+++ RAW DATA +++

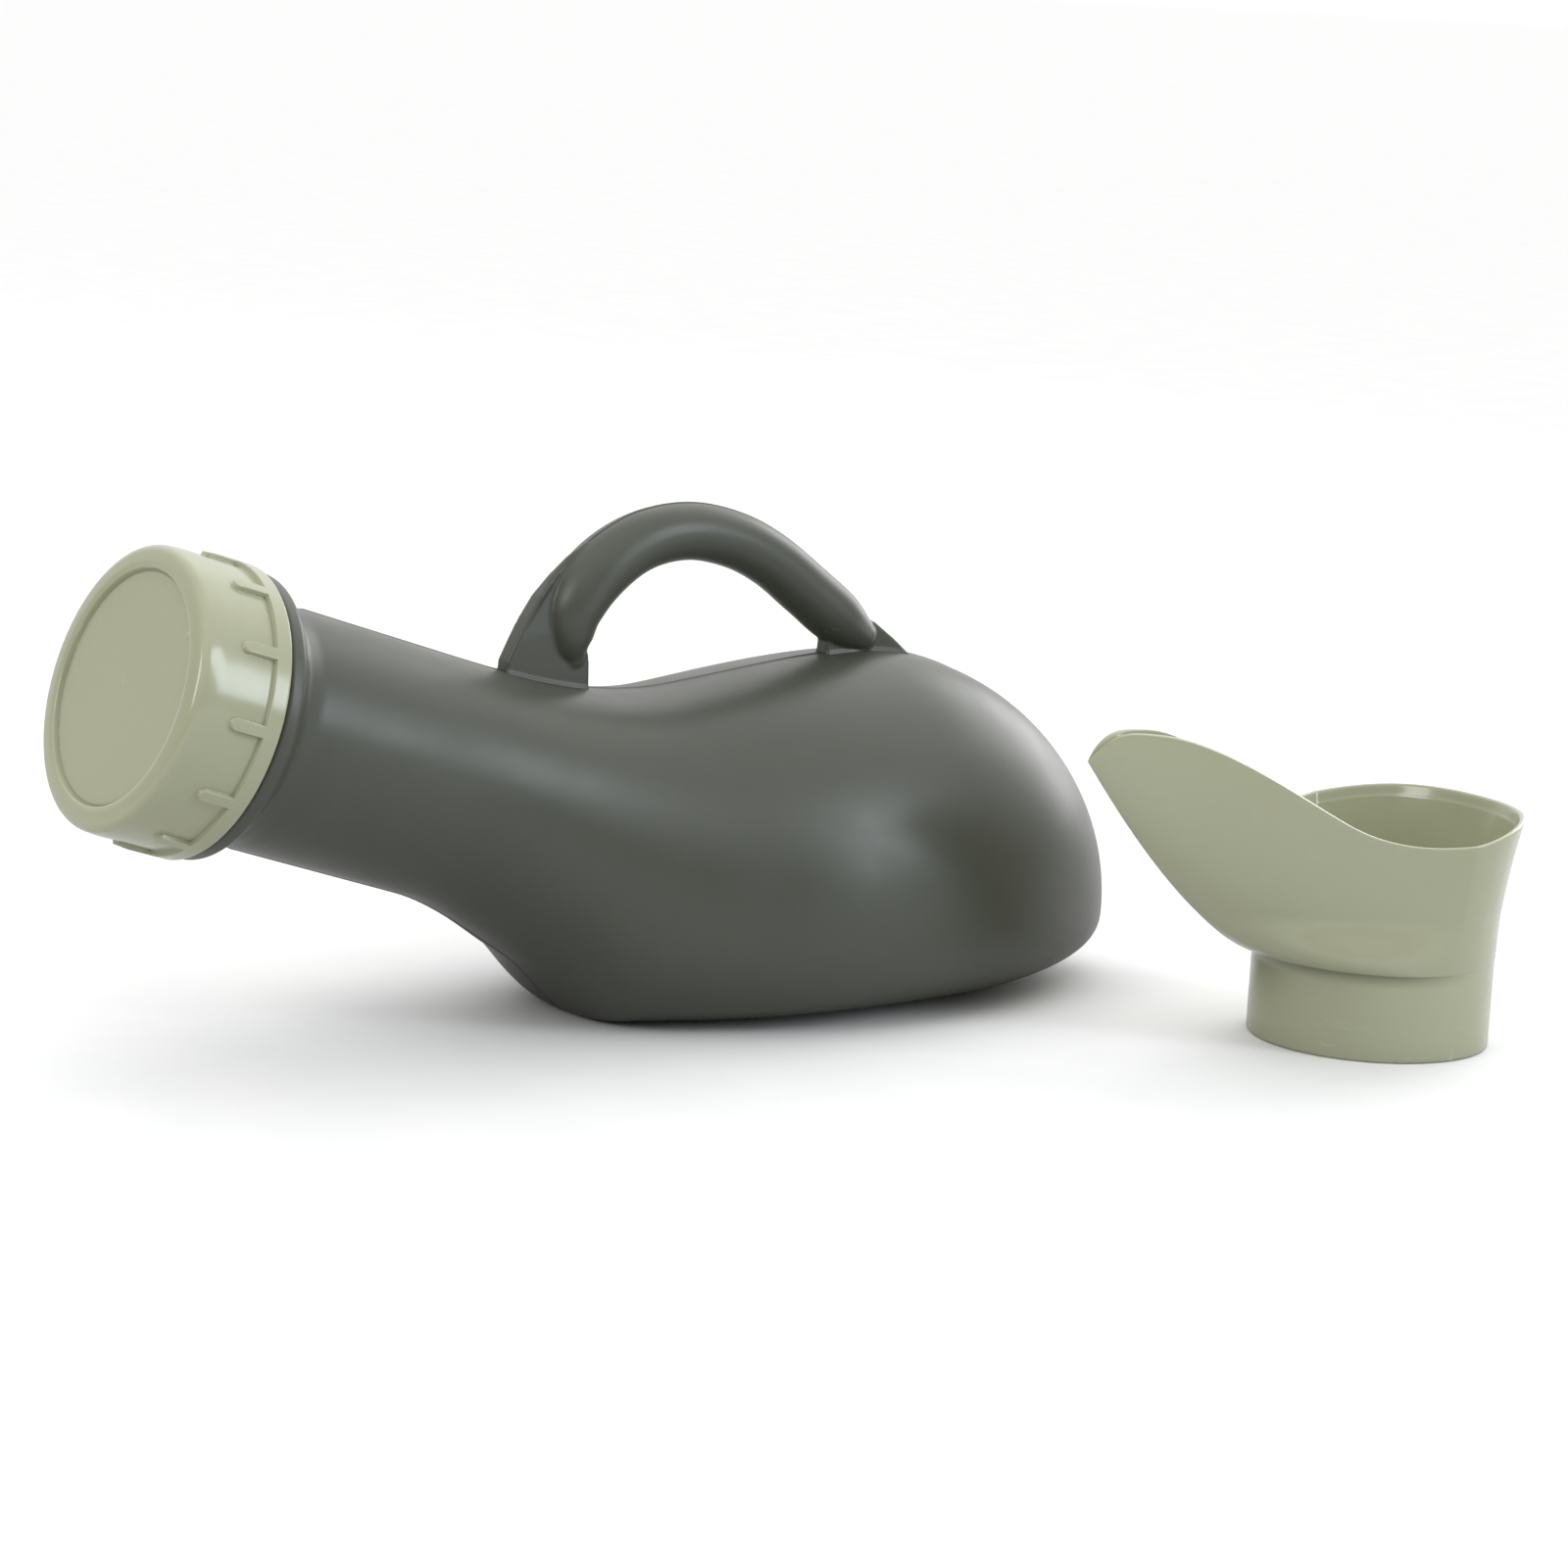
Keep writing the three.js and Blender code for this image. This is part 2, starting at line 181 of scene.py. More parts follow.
# %% [markdown]
# ## The bottle's sections
#
# Cut the belly across anywhere and the cut is a squashed circle: wide and nearly flat at the
# bottom, rounder at the top. Four curves along the bottle say how high, how low and how wide each
# cut is, and one more says how square its lower corners are. Blow moulding stretches a soft tube
# against the mould, so all of these change smoothly and there is no corner anywhere but at the foot.

# %% Section curves
WALL = 2.0
NECK_END_X, REAR_X, REAR_Z = -96.0, 121.0, 17.3
SADDLE, HUMP, THROAT = (-19.0, 82.7, 0.11), (42.5, 88.8, 0.0), (-63.3, 16.2, -0.64)
BASE_FRONT_X, BASE_REAR_X, BASE_DROP = -41.0, 44.0, 1.0
BELLY_X, BELLY_HALF_W, BELLY_Z = 14.0, 55.4, 26.8
PAST_MOUTH_X, NECK_TO_BELLY = -210.0, 94.0
SLOPE = math.tan(NECK_TILT)


def hermite(x, nodes):
    """Smooth curve through (x, value, slope) nodes, flat outside their range."""
    x = np.asarray(x, float)
    out = np.full_like(x, nodes[-1][1])
    for (x0, v0, m0), (x1, v1, m1) in reversed(list(zip(nodes, nodes[1:]))):
        h = x1 - x0
        t = np.clip((x - x0) / h, 0, 1)
        value = ((2 * t**3 - 3 * t**2 + 1) * v0 + (3 * t**2 - 2 * t**3) * v1
                 + ((t**3 - 2 * t**2 + t) * m0 + (t**3 - t**2) * m1) * h)
        out = np.where(x <= x1, value, out)
    return out


def neck_axis_z(x):
    return NECK_FOOT[2] - (x - NECK_FOOT[0]) * SLOPE


def section(x, inset):
    rear = REAR_X - inset
    tall = (NECK_R - inset) / math.cos(NECK_TILT)
    neck_top = [(x, neck_axis_z(x) + tall, -SLOPE) for x in (PAST_MOUTH_X, NECK_END_X)]
    neck_low = [(x, neck_axis_z(x) - tall, -SLOPE) for x in (PAST_MOUTH_X, NECK_END_X)]
    neck_half = [(x, NECK_R - inset, 0) for x in (PAST_MOUTH_X, NECK_END_X)]
    top = hermite(x, [*neck_top, (SADDLE[0], SADDLE[1] - inset, SADDLE[2]), (HUMP[0], HUMP[1] - inset, 0)])
    low = hermite(x, [*neck_low, (THROAT[0], THROAT[1] + inset, THROAT[2]),
                      (BASE_FRONT_X, inset - BASE_DROP, 0)])
    half = hermite(x, [*neck_half, (BELLY_X, BELLY_HALF_W - inset, 0)])
    s = np.clip((x - HUMP[0]) / (rear - HUMP[0]), 0, 1)
    top = np.where(x > HUMP[0], REAR_Z + (HUMP[1] - inset - REAR_Z) * (1 - s**1.91) ** (1 / 1.88), top)
    s = np.clip((x - BASE_REAR_X) / (rear - BASE_REAR_X), 0, 1)
    rise = REAR_Z - inset + BASE_DROP
    low = np.where(x > BASE_REAR_X, inset - BASE_DROP + rise * (1 - (1 - s**2.22) ** (1 / 2.22)), low)
    s = np.clip((x - BELLY_X) / (rear - BELLY_X), 0, 1)
    half = np.where(x > BELLY_X, (BELLY_HALF_W - inset) * np.sqrt(1 - s**2.12), half)
    blend = smoothstep((x - NECK_END_X) / NECK_TO_BELLY)
    wide = neck_axis_z(x) * (1 - blend) + BELLY_Z * blend
    wide = wide + (REAR_Z - wide) * s**3
    wide = np.clip(wide, low, np.maximum(top, low))
    return half, top, low, wide, 2 + 0.07 * blend, 2 + 0.85 * blend


def belly_rings(x, inset, turns):
    """Upright cuts at each x; turn is measured from the top."""
    x = np.asarray(x, float)[:, None]
    half, top, low, wide, upper, lower = section(x, inset)
    c, s = np.cos(turns)[None, :], np.sin(turns)[None, :]
    power = np.where(c >= 0, 2 / upper, 2 / lower)
    z = wide + np.where(c >= 0, top - wide, wide - low) * signed_power(c, power)
    return np.stack(np.broadcast_arrays(x, half * signed_power(s, power), z), -1)


def belly_top_z(x, y):
    """Height of the outer skin above a point, for whatever has to meet it."""
    half, top, low, wide, upper, lower = section(np.asarray(x, float), 0.0)
    return wide + (top - wide) * np.clip(1 - np.abs(y / half) ** upper, 0, 1) ** (1 / upper)


print("hump at", HUMP[1], "mm; belly", 2 * BELLY_HALF_W, "mm wide")

# %% [markdown]
# ## The bottle shell
#
# A blow mould closes on the soft tube from both sides, and where the halves meet the plastic keeps
# a fine raised line. It runs along the top and under the base, where the
# tube was pinched shut. Columns of the grid crowd together at the top and bottom centre so that
# this line is real geometry, a third of a millimetre high, and catches the light like the real one.
# A bump texture could fake it, but a bump fades at the outline, just where the line shows best.

# %% Columns that crowd at the mould line
def mould_columns(plain, tight=(0.0, 0.16, 0.34, 0.55, 0.85, 1.3, 2.0)):
    near = np.radians([*(-v for v in reversed(tight[1:])), *tight])
    reach = math.radians(tight[-1])
    side = np.linspace(reach, math.pi - reach, plain)[1:-1]
    return np.concatenate([near, side, math.pi + near, math.pi + side])


def mould_line(points, height, width):
    """Lift points near the middle plane by a narrow smooth ridge; returns the lift for each point."""
    return height * np.exp(-((points[..., 1] / width) ** 2))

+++

**GIVEN REQUEST**
Everything from the first line of the data through the line containing "return NECK_FOOT[2] - (x" should be echoed exactly. Add nothing.

**EXERCISE RESPONSE**
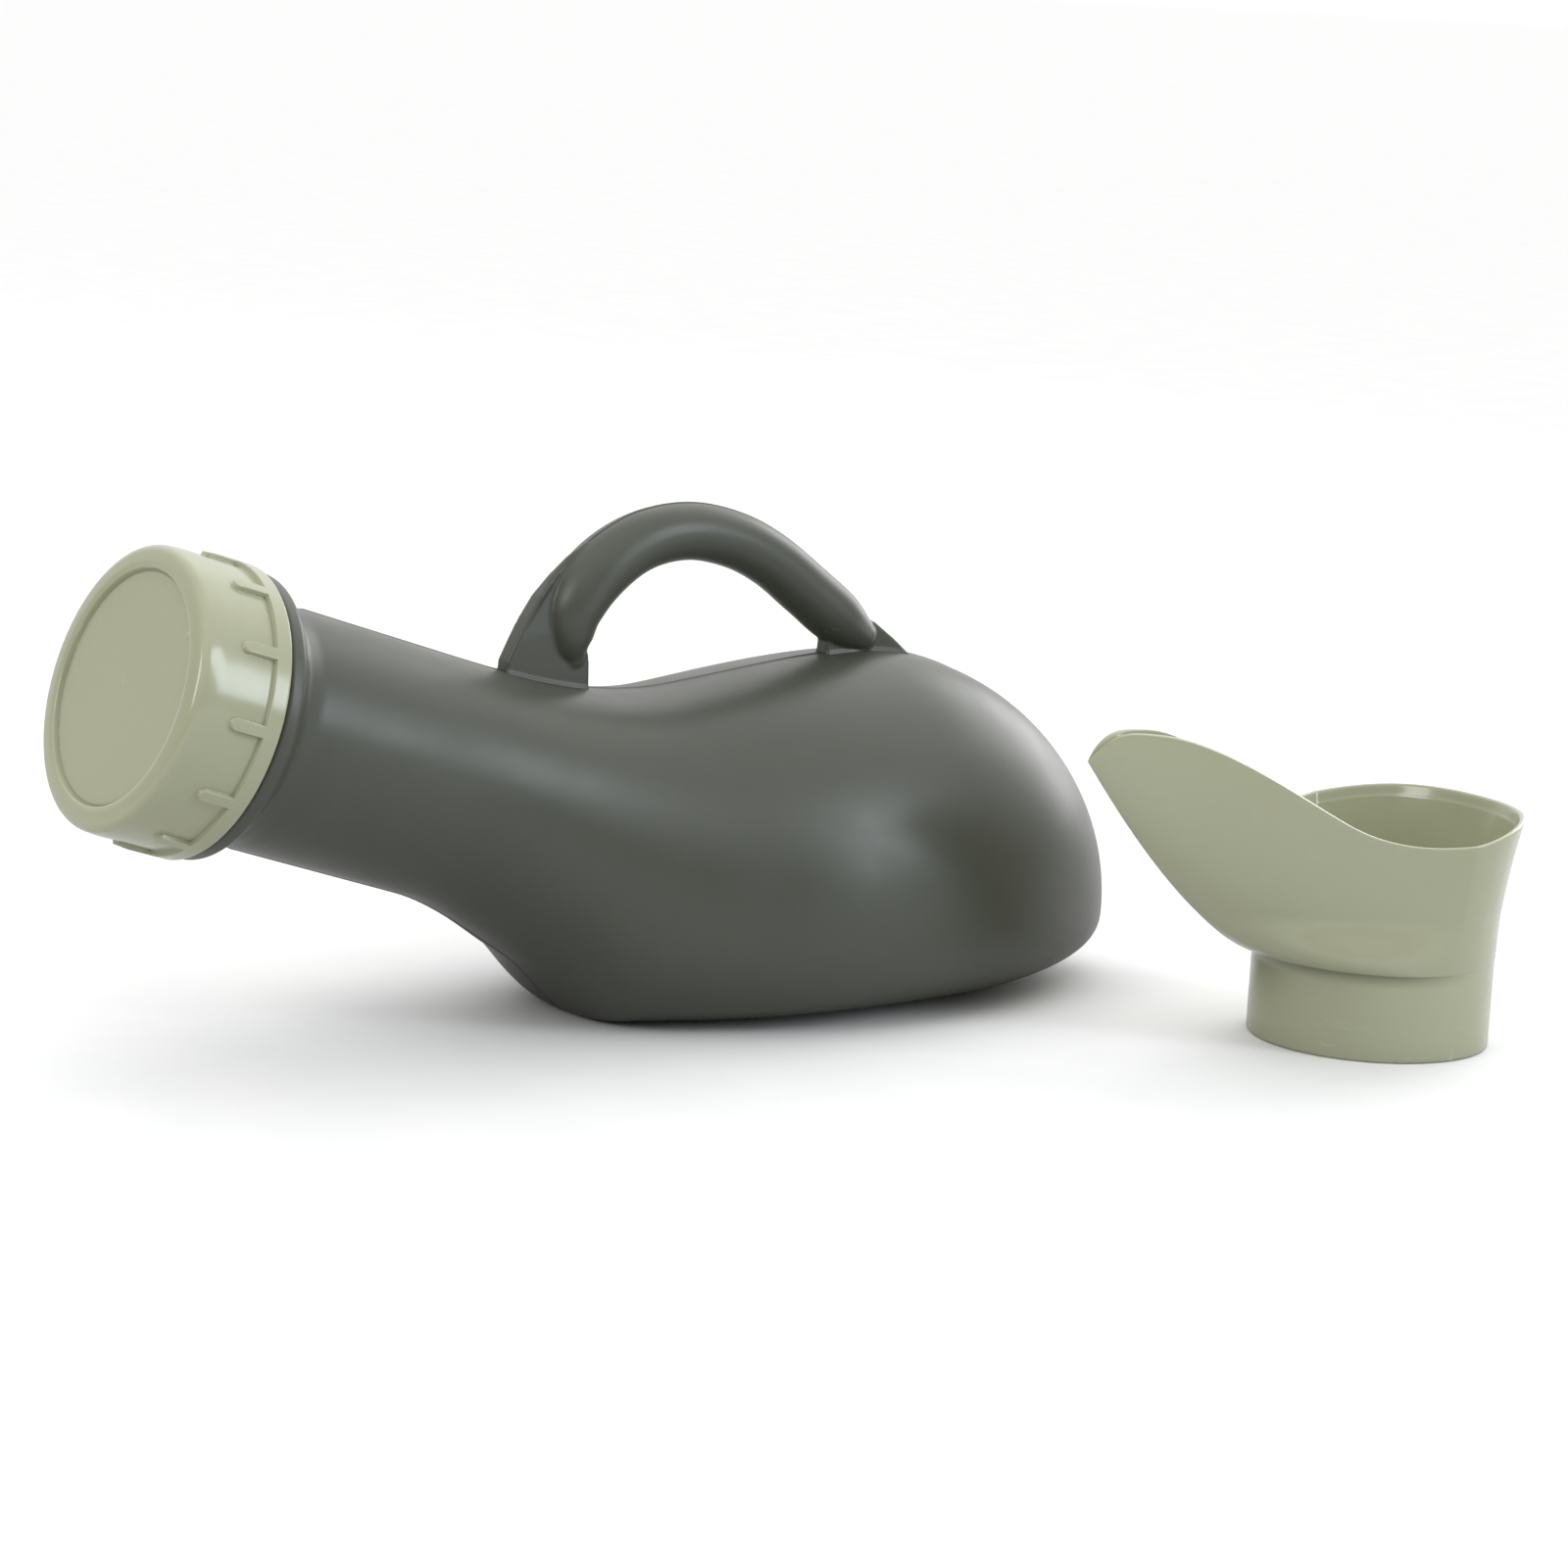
Keep writing the three.js and Blender code for this image. This is part 2, starting at line 181 of scene.py. More parts follow.
# %% [markdown]
# ## The bottle's sections
#
# Cut the belly across anywhere and the cut is a squashed circle: wide and nearly flat at the
# bottom, rounder at the top. Four curves along the bottle say how high, how low and how wide each
# cut is, and one more says how square its lower corners are. Blow moulding stretches a soft tube
# against the mould, so all of these change smoothly and there is no corner anywhere but at the foot.

# %% Section curves
WALL = 2.0
NECK_END_X, REAR_X, REAR_Z = -96.0, 121.0, 17.3
SADDLE, HUMP, THROAT = (-19.0, 82.7, 0.11), (42.5, 88.8, 0.0), (-63.3, 16.2, -0.64)
BASE_FRONT_X, BASE_REAR_X, BASE_DROP = -41.0, 44.0, 1.0
BELLY_X, BELLY_HALF_W, BELLY_Z = 14.0, 55.4, 26.8
PAST_MOUTH_X, NECK_TO_BELLY = -210.0, 94.0
SLOPE = math.tan(NECK_TILT)


def hermite(x, nodes):
    """Smooth curve through (x, value, slope) nodes, flat outside their range."""
    x = np.asarray(x, float)
    out = np.full_like(x, nodes[-1][1])
    for (x0, v0, m0), (x1, v1, m1) in reversed(list(zip(nodes, nodes[1:]))):
        h = x1 - x0
        t = np.clip((x - x0) / h, 0, 1)
        value = ((2 * t**3 - 3 * t**2 + 1) * v0 + (3 * t**2 - 2 * t**3) * v1
                 + ((t**3 - 2 * t**2 + t) * m0 + (t**3 - t**2) * m1) * h)
        out = np.where(x <= x1, value, out)
    return out


def neck_axis_z(x):
    return NECK_FOOT[2] - (x - NECK_FOOT[0]) * SLOPE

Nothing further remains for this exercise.